**TASK REQUIREMENTS:** How many of the lines contain the string "scene"? Give the number, with no other words.

**AVAILABLE DATA:**

-*-*-

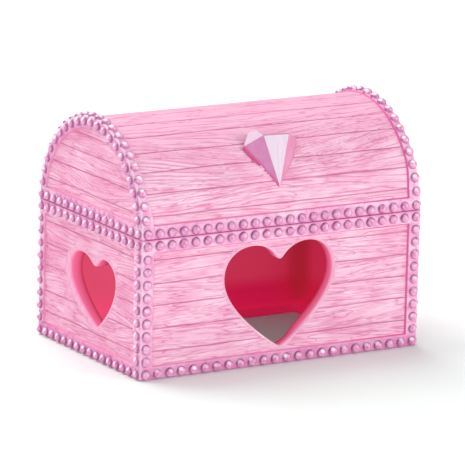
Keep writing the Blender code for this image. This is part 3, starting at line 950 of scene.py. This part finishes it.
def make_gem():
    """Half gem with its edges softened and its root sunk in the lid."""
    bm = bmesh.new()
    top = {name: bm.verts.new(place) for name, place in GEM_CORNERS.items()}
    root = {}
    for name in GEM_OUTLINE:
        across, slope, _ = GEM_CORNERS[name]
        lid = sqrt(GEM_SEAT ** 2 - slope ** 2) - GEM_SEAT
        root[name] = bm.verts.new((across, slope, lid - GEM_SUNK))
    for facet in GEM_FACETS:
        bm.faces.new([top[name] for name in facet])
    for name, after in zip(GEM_OUTLINE, GEM_OUTLINE[1:] + GEM_OUTLINE[:1]):
        bm.faces.new((top[after], top[name], root[name], root[after]))
    bm.faces.new([root[name] for name in GEM_OUTLINE])
    bmesh.ops.recalc_face_normals(bm, faces=bm.faces)
    bmesh.ops.bevel(bm, geom=bm.edges, offset=GEM_BEVEL, segments=2, profile=0.5, affect="EDGES")
    mesh = bpy.data.meshes.new("gem")
    bm.to_mesh(mesh)
    bm.free()
    mesh.transform(gem_lie())
    return add_object("gem", mesh, gem_material())


def gem_lie():
    """Matrix that lays the gem on the lid."""
    sine, cosine = sin(GEM_LIFT), cos(GEM_LIFT)
    foot = arc_point(GEM_SEAT, GEM_LIFT)
    return Matrix(((1, 0, 0, 0), (0, sine, -cosine, foot[0]), (0, cosine, sine, foot[1]), (0, 0, 0, 1)))


def add_camera():
    """Camera at the photo's viewing angle."""
    data = bpy.data.cameras.new("camera")
    data.lens = CAMERA_LENS
    data.sensor_width = CAMERA_SENSOR
    data.clip_end = CAMERA_SIGHT
    camera = add_object("camera", data)
    turn = Matrix.Rotation(-CAMERA_TURN, 4, "Z") @ Matrix.Rotation(pi / 2 - CAMERA_TILT, 4, "X")
    camera.matrix_world = Matrix.Translation(CAMERA_PLACE) @ turn @ Matrix.Rotation(CAMERA_ROLL, 4, "Z")
    bpy.context.scene.camera = camera


def add_floor():
    """Large pale floor, whose far edge is out of the picture."""
    corners = FLOOR_SIZE * np.array([(-1, -1, 0), (1, -1, 0), (1, 1, 0), (-1, 1, 0)])
    floor = add_object("floor", new_mesh("floor", [corners], [(0, 1, 2, 3)]), floor_material())


def colour(code):
    """Linear colour from a web colour code."""
    parts = [int(code[i:i + 2], 16) / 255 for i in (1, 3, 5)]
    return (*(((part + 0.055) / 1.055) ** 2.4 if part > 0.04045 else part / 12.92 for part in parts), 1)


class Nodes:
    """Short calls for building one node material, with colours by their web codes."""

    def __init__(self, name):
        self.material = bpy.data.materials.new(name)
        self.material.use_nodes = True
        self.tree = self.material.node_tree
        self.tree.nodes.clear()
        self.surface = self.add("ShaderNodeBsdfPrincipled")
        output = self.add("ShaderNodeOutputMaterial")
        self.tree.links.new(self.surface.outputs["BSDF"], output.inputs["Surface"])

    def add(self, kind, inputs=(), **settings):
        """New node with its settings, and its inputs linked or set."""
        node = self.tree.nodes.new(kind)
        for key, value in settings.items():
            setattr(node, key, value)
        for key, value in dict(inputs).items():
            self.put(node.inputs[key], value)
        return node

    def put(self, socket, value):
        """Links a socket, or sets its value."""
        if isinstance(value, bpy.types.NodeSocket):
            self.tree.links.new(value, socket)
        else:
            socket.default_value = colour(value) if isinstance(value, str) else value

    def give(self, name, value):
        """Links or sets a value of the shader."""
        self.put(self.surface.inputs[name], value)

    def place(self):
        """Place on the object."""
        return self.add("ShaderNodeTexCoord").outputs["Object"]

    def attribute(self, name, output="Vector"):
        """Value stored on the mesh."""
        return self.add("ShaderNodeAttribute", attribute_name=name).outputs[output]

    def split(self, vector):
        """The three parts of a vector."""
        return self.add("ShaderNodeSeparateXYZ", {0: vector}).outputs[:]

    def math(self, operation, *values):
        """Maths on numbers."""
        return self.add("ShaderNodeMath", enumerate(values), operation=operation).outputs[0]

    def linear(self, value, factor, offset):
        """Number times a factor, plus an offset."""
        return self.math("MULTIPLY_ADD", value, factor, offset)

    def product(self, *values):
        """Several numbers multiplied."""
        total = values[0]
        for value in values[1:]:
            total = self.math("MULTIPLY", total, value)
        return total

    def noise(self, vector, scale, detail=2, roughness=0.5):
        """Noise about 0.5, its scale given for each direction."""
        scaled = self.add("ShaderNodeVectorMath", {0: vector, 1: scale}, operation="MULTIPLY").outputs[0]
        inputs = {"Vector": scaled, "Scale": 1, "Detail": detail, "Roughness": roughness}
        return self.add("ShaderNodeTexNoise", inputs).outputs["Fac"]

    def rise(self, value, low, high):
        """0 below low, 1 above high, smooth between; low may be the greater."""
        inputs = {"Value": value, "From Min": low, "From Max": high}
        return self.add("ShaderNodeMapRange", inputs, interpolation_type="SMOOTHSTEP").outputs[0]

    def mix(self, share, start, end):
        """Colour between two."""
        return self.add("ShaderNodeMix", {0: share, 6: start, 7: end}, data_type="RGBA").outputs[2]

    def bump(self, height, distance, strength):
        """Bump on the surface's normal."""
        inputs = {"Height": height, "Distance": distance, "Strength": strength}
        self.give("Normal", self.add("ShaderNodeBump", inputs).outputs[0])


def casting_material():
    """Pearly pink, deeper in the grooves, with a painted sheen and a painted highlight on the corner rib, and
    crimson inside, lit by a painted glow.
    """
    n = Nodes("resin")
    planks, veins, fibres = (n.math("ABSOLUTE", part) for part in n.split(n.attribute("lines"))[:3])
    to_panel, to_seam, inside = n.split(n.attribute("edges"))
    to_seam = n.math("ABSOLUTE", to_seam)
    grain = n.attribute("grain")
    rib = n.split(grain)[2]
    facing = n.split(n.add("ShaderNodeNewGeometry").outputs["Normal"])
    front = n.rise(facing[1], 0.1, -0.9)

    # Pale streaks, partly the pearl paint's own dry-brushed streaks and partly a painted sheen; the scales of
    # these noises are per millimetre along and across the planks
    streak = n.noise(grain, (0.045, 1.4, 0), 4, 0.6)
    brush = n.noise(grain, (0.09, 2.7, 0))
    broad = n.noise(grain, (0.05, 0.13, 0))
    pale = n.linear(streak, 0.4, n.linear(brush, 0.35, n.product(broad, 0.3)))
    # Painted sheen: faces turned to the front are a little paler
    pale = n.math("ADD", pale, n.linear(front, 0.06, -0.03))

    # Painted sheen: the top of the lid, turned up, has a more even tone
    upper = n.rise(facing[2], 0.65, 0.9)
    evener = n.product(n.math("SUBTRACT", 0.53, pale), 0.7)
    pale = n.linear(upper, evener, pale)
    base = n.mix(n.rise(pale, 0.38, 0.7), "#e78fb6", "#f3cfe0")

    on_panel = n.rise(to_panel, 0.0, 0.5)
    worn = n.noise(grain, (0.04, 0.25, 0))
    hair = n.noise(grain, (0.04, 0.85, 0), roughness=0.4)
    hair = n.rise(n.math("ABSOLUTE", n.math("SUBTRACT", hair, 0.5)), 0.028, 0.004)
    hair = n.product(hair, n.rise(upper, 1.2, 0.3))
    plank = n.product(n.rise(planks, 0.42, 0.1), n.rise(worn, 0.2, 0.45))
    vein = n.product(n.rise(veins, 0.38, 0.06), n.rise(worn, 0.3, 0.5))
    fibre = n.product(n.rise(fibres, 0.3, 0.05), n.rise(worn, 0.7, 0.4), n.rise(upper, 1.4, 0.3))
    for mask, share, shade in (
        (hair, 0.3, "#cc6296"), (fibre, 0.38, "#d0609a"), (vein, 0.55, "#c85490"), (plank, 0.7, "#bc4680"),
    ):
        base = n.mix(n.product(mask, share, on_panel), base, shade)

    # The bead band, with painted shade on the ends, the step down to the panel, the rib at the corners
    # painted pale as a painted highlight, and the seam
    patches = n.rise(n.noise(grain, (0.4, 0.4, 0)), 0.48, 0.6)
    # Painted shade on the ends: faces turned to the ends get more dark patches in the band and, above the
    # seam, a deeper band; the band is deeper at the foot too
    on_end = n.rise(n.math("ABSOLUTE", facing[0]), 0.5, 0.9)
    band = n.mix(n.rise(broad, 0.35, 0.65), "#eba2c9", "#f3c3dc")
    band = n.mix(n.product(patches, n.linear(on_end, 0.3, 0.3)), band, "#bf559c")
    along, deep, up = n.split(n.place())
    over_seam = n.rise(up, 56 * MM, 66 * MM)
    at_foot = n.rise(up, 6.5 * MM, 4.5 * MM)
    deeper = n.math("MAXIMUM", n.product(on_end, over_seam, 0.4), n.product(at_foot, 0.45))
    band = n.mix(deeper, band, "#c86aa6")
    band = n.mix(n.rise(to_seam, 1.0, 0.3), band, "#de86b6")
    base = n.mix(n.rise(to_panel, 0.15, -0.25), base, band)
    step = n.product(n.rise(to_panel, -0.3, 0.0), n.rise(to_panel, 0.55, 0.15))
    step = n.product(step, n.linear(n.rise(along, 20 * MM, 55 * MM), 0.35, 0.55))
    base = n.mix(step, base, "#dc4c96")
    # Painted highlight: the rib along the rounded corners is pale, most above the seam
    base = n.mix(n.product(rib, n.linear(over_seam, 0.4, 0.45)), base, "#eed2e6")
    base = n.mix(n.rise(to_seam, 0.26, 0.08), base, "#b04a90")

    # Crimson inside, and a painted glow in it and on the walls of the hearts: emission that stands in for the
    # light there, with painted shade in the far corners and near the floor
    from_middle, from_centre = (n.math("ABSOLUTE", part) for part in (along, deep))
    # Painted shade in the inside corners at the right end
    corner = n.product(n.rise(from_middle, 48 * MM, 58 * MM), n.rise(from_centre, 27 * MM, 36 * MM))
    corner = n.product(corner, n.rise(along, -20 * MM, 30 * MM))
    clouds = n.noise(grain, (0.05, 0.05, 0))
    crimson = n.mix(clouds, "#cf2450", "#c01a40")
    rim = n.mix(n.rise(inside, 0.0, 0.35), base, "#e0628e")
    base = n.mix(n.rise(inside, 0.5, 1.0), rim, crimson)
    leftward = n.rise(along, 10 * MM, -40 * MM)
    rightward = n.rise(along, 35 * MM, 58 * MM)
    # Painted glow colours, brighter to the left and darker to the right, and another set lower down
    painted_glow, low = (
        n.mix(leftward, n.mix(rightward, middle, right), left)
        for middle, right, left in (("#972b46", "#82203a", "#aa4664"), ("#900b38", "#84102c", "#bc4468"))
    )
    painted_glow = n.mix(n.rise(up, 17 * MM, 9 * MM), painted_glow, low)
    painted_glow = n.mix(corner, painted_glow, "#521014")
    # A painted glow colour of its own on the floor
    painted_glow = n.mix(n.rise(up, 4.5 * MM, 4.05 * MM), painted_glow, "#920f37")
    # Painted light on the inside, low down and toward the back
    painted_light_inside = n.product(n.rise(inside, 0.9, 1.0), n.rise(up, 56 * MM, 36 * MM), n.rise(deep, -30 * MM, 0))
    # Painted glow on the walls of the hearts, pink outside and deep red inside
    painted_wall_glow = n.product(n.rise(inside, 0.0, 0.12), n.rise(inside, 1.0, 0.75))
    wall = n.mix(n.rise(inside, 0.05, 0.6), "#e492ba", "#b04468")
    n.give("Emission Color", n.mix(painted_wall_glow, painted_glow, wall))
    n.give("Emission Strength", n.math("MAXIMUM", n.product(painted_wall_glow, 0.35), painted_light_inside))

    n.give("Base Color", base)
    n.give("Roughness", n.linear(brush, 0.2, n.linear(inside, 0.3, 0.34)))
    n.surface.inputs["Specular IOR Level"].default_value = 0.4
    fine = n.linear(brush, 0.6, n.product(streak, 0.5))
    cut = n.product(n.math("MAXIMUM", hair, vein), 0.6)
    n.bump(n.math("SUBTRACT", fine, n.product(cut, on_panel)), 0.1 * MM, 0.6)
    return n.material


def bead_material():
    """Glossy pink of the beads, with a mauve ring round each foot that is partly deeper paint and partly
    painted shade, painted shade darkest on one side, and a painted highlight.
    """
    n = Nodes("resin beads")
    reach, toward_shade, tint = n.split(n.attribute("bead"))
    painted_highlight = n.attribute("painted_highlight", "Fac")
    clouds = n.noise(n.place(), (700, 700, 700))
    pale = n.mix(tint, "#e896c2", "#d26eaa")
    pale = n.mix(n.product(n.rise(clouds, 0.35, 0.65), 0.5), pale, "#efc4de")
    # Painted shade: the ring round the foot, partly deeper paint there, and one side of each bead darker
    ring = n.product(n.rise(reach, 0.68, 0.93), n.linear(toward_shade, 0.14, 0.54))
    side = n.product(n.rise(toward_shade, 0.1, 0.8), 0.22)
    shade = n.mix(tint, "#a85590", "#8e3478")
    base = n.mix(n.math("ADD", ring, side), pale, shade)
    # Painted highlight on each bead
    base = n.mix(painted_highlight, base, "#fff4fb")
    n.give("Base Color", base)
    n.give("Roughness", n.linear(clouds, 0.15, 0.15))
    n.surface.inputs["Coat Weight"].default_value = 0.5
    n.surface.inputs["Coat Roughness"].default_value = 0.08
    n.bump(clouds, 0.05 * MM, 0.4)
    return n.material


def gem_material():
    """Pearly white with fine streaks; each facet is tinted by the way it faces, as painted light and shade:
    left facets mauve with a deep pink edge, right ones pink, back ones darker.
    """
    n = Nodes("resin gem")
    place = n.place()
    normal = n.split(n.add("ShaderNodeNewGeometry").outputs["True Normal"])
    streaks = n.noise(place, (1500, 150, 150), 3)
    clouds = n.noise(place, (150, 150, 150), 3)
    white = n.mix(streaks, "#c8acc4", "#e6d2e2")
    mauve = n.mix(clouds, "#b65694", "#dc96c0")
    strip = n.mix(clouds, "#c03074", "#cc4684")
    pink = n.mix(clouds, "#dc7aa8", "#e49ebe")
    crown = n.mix(clouds, "#c09ab4", "#d2b4c6")
    # Painted light and shade: facets take their tint by the way they face, white to the front, pink to the
    # right, mauve to the left, greyer mauve facing up, deep pink facing up and forward
    base = n.mix(n.rise(normal[0], 0.2, 0.35), white, pink)
    base = n.mix(n.rise(normal[0], -0.25, -0.4), base, n.mix(n.rise(normal[2], 0.3, 0.5), mauve, crown))
    base = n.mix(n.product(n.rise(normal[2], 0.4, 0.55), n.rise(normal[1], -0.3, -0.5)), base, strip)
    left, point, ridge = (gem_lie() @ Vector(GEM_CORNERS[name]) for name in ("left", "point", "left ridge"))
    inward = (ridge - left) - (ridge - left).project(point - left)
    inward.normalize()
    from_edge = n.add("ShaderNodeVectorMath", {0: place, 1: inward}, operation="DOT_PRODUCT").outputs["Value"]
    from_edge = n.math("SUBTRACT", from_edge, inward.dot(left))
    turned = n.product(n.rise(normal[0], -0.25, -0.4), n.rise(normal[1], 0, -0.2))
    base = n.mix(n.product(n.rise(from_edge, STRIP_WIDTH, 0), turned, 0.85), base, strip)
    # Painted shade on the facets facing the back
    base = n.mix(n.rise(normal[1], 0.05, 0.2), base, "#b0709a")
    n.give("Base Color", base)
    n.give("Roughness", n.linear(streaks, 0.2, 0.3))
    n.bump(streaks, 0.06 * MM, 0.5)
    return n.material


def floor_material():
    """Plain white card, with a cool painted shade under the chest's open floor."""
    n = Nodes("floor")
    place = n.place()
    grain = n.noise(place, (40, 40, 40), 4)
    along, deep = (n.math("ABSOLUTE", part) for part in n.split(place)[:2])
    # Painted shade on the card under the chest's open floor, tinted cool against the crimson painted glow
    under = n.product(n.rise(along, 58 * MM, 52 * MM), n.rise(deep, 36 * MM, 30 * MM))
    card = n.mix(grain, "#f1f9f5", "#f3fbf7")
    n.give("Base Color", n.mix(under, card, "#b8e6e4"))
    n.give("Roughness", n.linear(grain, 0.1, 0.7))
    return n.material


def add_light(name, place, size, power):
    """Square area light aimed at the middle of the chest."""
    data = bpy.data.lights.new(name, "AREA")
    data.size = size
    data.energy = power
    light = add_object(name, data)
    light.location = place
    light.rotation_euler = (Vector(LIGHT_AIM) - Vector(place)).to_track_quat("-Z", "Y").to_euler()


def add_world():
    """Even white light from all round."""
    world = bpy.data.worlds.new("studio")
    world.use_nodes = True
    background = world.node_tree.nodes["Background"]
    background.inputs["Color"].default_value = (1, 1, 1, 1)
    background.inputs["Strength"].default_value = WORLD_STRENGTH
    bpy.context.scene.world = world


casting = make_casting()
for piece in (casting, make_beads(), make_gem()):
    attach(piece, "root")
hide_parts("chest")

add_floor()
add_world()
for name, (place, size, power) in LIGHTS.items():
    add_light(name, place, size, power)
bpy.context.scene.view_settings.view_transform = "Standard"
add_camera()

-*-*-

**WRITTEN SOLUTION:** 4